Nesta semana, um sinal disso foi revelado por Michael Ryan, diretor de operações da agência, que defendeu um "novo normal na sociedade até termos soluções mais permanentes". Ou seja, uma vacina.

Ao longo dos últimos dias, líderes passaram a introduzir algumas dessas mensagens em suas declarações formais. O diretor-geral da OMS, Tedros Ghebreyesus, por exemplo, foi claro em alertar que o vírus "vai estar conosco por um longo tempo".

Dias antes, ele alertou que, "em última instância, vamos precisar de uma vacina" para controlar a pandemia.

A chanceler alemã, Angela Merkel, foi a primeira a declarar abertamente que estamos apenas no "início" da pandemia.

Se inicialmente existia uma mensagem enfática de que o vírus poderia ser contido, dentro da OMS o discurso hoje começa a mudar depois do registro de mais de 2,5 milhões de casos. Por semanas, enquanto o número de casos no exterior não chegavam a mil, a organização insistia que ainda havia uma "janela de oportunidade" para que governos pudessem se preparar.

Mas a falta de preparação de muitos países, o negacionismo por parte de certos líderes, a velocidade de transmissão do vírus e o desafio de lidar com a pandemia em zonas pobres passaram a moldar uma nova resposta.

A agência não abandonou a meta do controle, mas ficou claro que a tarefa não será cumprida totalmente no curto prazo. Surpreendeu a OMS o fato de que países que controlaram a transmissão viram o ressurgimento do vírus. Isso por conta de uma parcela significativa da população não estar imunizada.

Só quarentena não vai acabar com o vírus

Internamente na entidade, a constatação é de que as quarentenas funcionaram. Mas, por si só, não vão acabar com vírus. Elas darão tempo para que governos se preparem para lidar com o fluxo, identificar cada caso e isolar todos, além de fortalecer seus sistemas de saúde. Só assim estaria garantido que grandes surtos sejam transformados em episódios limitados geograficamente.

Uma das percepções é de que, com a pressão econômica e social pesando, governos vão gradualmente retirando restrições e quarentenas. Mas medidas de distanciamento social continuarão, um dos elementos desse "novo normal".

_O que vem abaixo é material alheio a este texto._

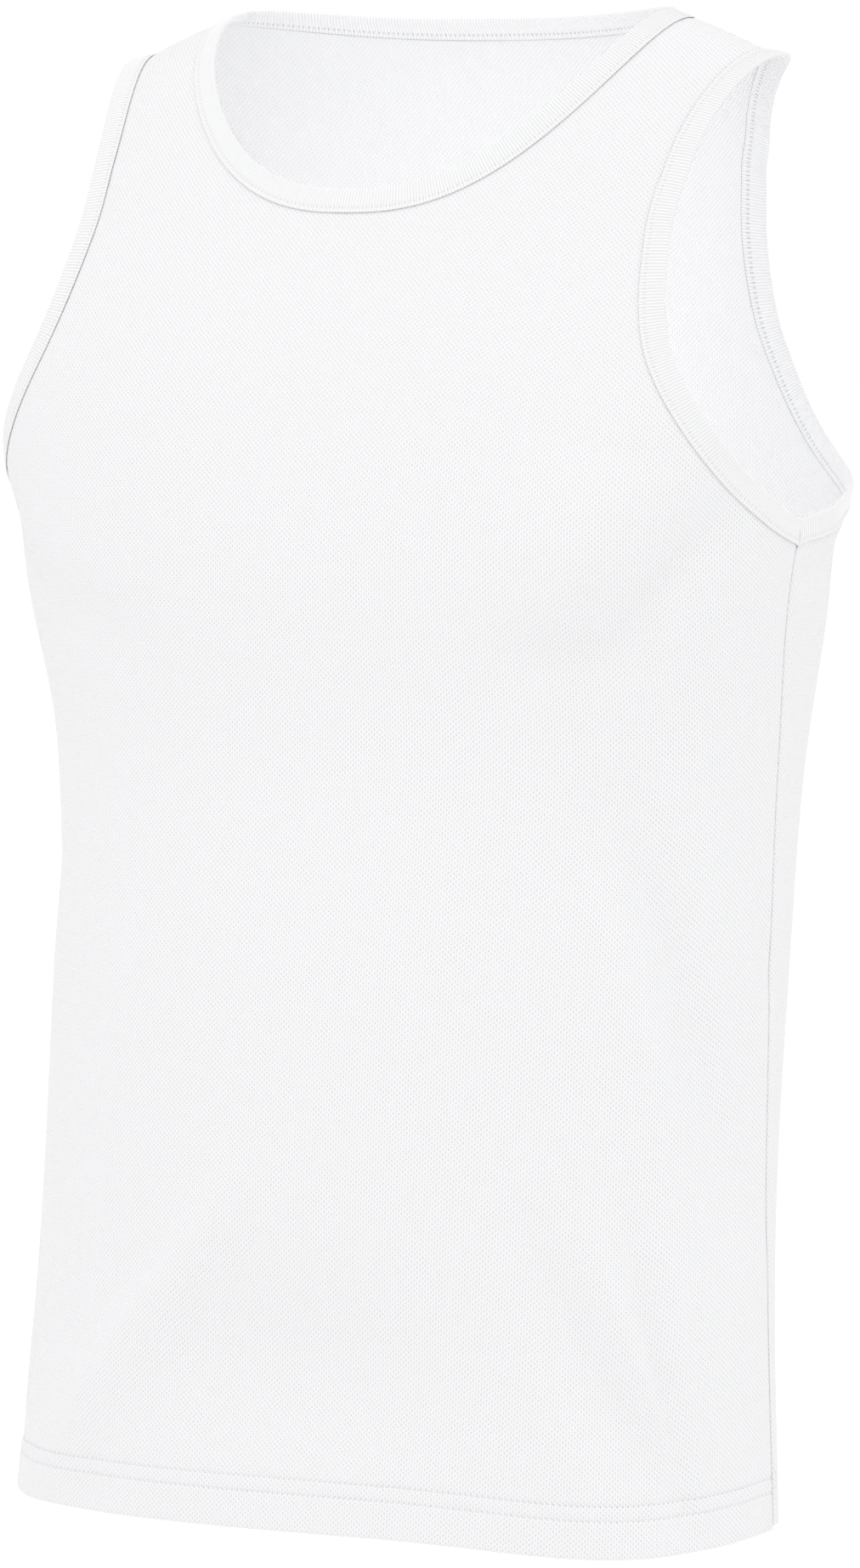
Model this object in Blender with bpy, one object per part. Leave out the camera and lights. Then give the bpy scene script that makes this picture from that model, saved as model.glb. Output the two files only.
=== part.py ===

Isso, em alguns países, já começa a ser implementado. Na França, classes de escolas terão menos alunos e locais de trabalho terão novas regras. Um número de máximo de pessoas dentro de lojas também foi estabelecido em outros países.

Aglomerações não devem ser a regra por meses, pelo menos na Europa. Na Alemanha, a Oktoberfest, com 6 milhões de turistas e receita de 1 bilhão de euros, foi anulada. Madri cancelou todos seus festivais até outubro. Na Suíça, o tradicional Festival de Jazz de Montreux no final de julho também foi anulado.

Futebol em setembro, sem público

Quanto ao futebol, a possibilidade de jogos sem torcida já deixou de ser apenas um dos cenários e passou a ser considerado uma alternativa realista. Na Holanda, o esporte deve voltar a ser disputado em setembro.

Para Ryan, da OMS, trazer de volta eventos esportivos ou qualquer grande evento vai exigir um planejamento cuidadoso. "Entidades e governos terão de avaliar sobre como devem se adaptar", alertou.

Ele admitiu, porém, que ainda que a ciência tenha de pautar as decisões, medidas terão de se adaptar à vida prática. "Temos de ter um novo contrato social para compartilhar os riscos", disse.

Protestos e distúrbios sociais

Outra preocupação se refere ao impacto profundo que as quarentenas estão tendo entre as camadas mais pobres. Na ONU, o grande temor é de que, sem um apoio sólido a essa população, as restrições gerem "distúrbios sociais" e desestabilizem governos.

Num documento interno das Nações Unidas sobre o impacto da pandemia nos direitos humanos, a entidade admite que falar em lavar as mãos é um desafio para 2,2 bilhões de pessoas que não têm água em casa.

No mundo, 1,8 bilhão ou não tem casa ou vivem em locais inadequados. Distância social, portanto, é apenas um sonho para tal camada da população. "A pobreza é um fator de risco", diz a ONU.

"Temos de encontrar um caminho para o futuro, que equilibre o risco do vírus com o risco para a renda das pessoas", disse Ryan.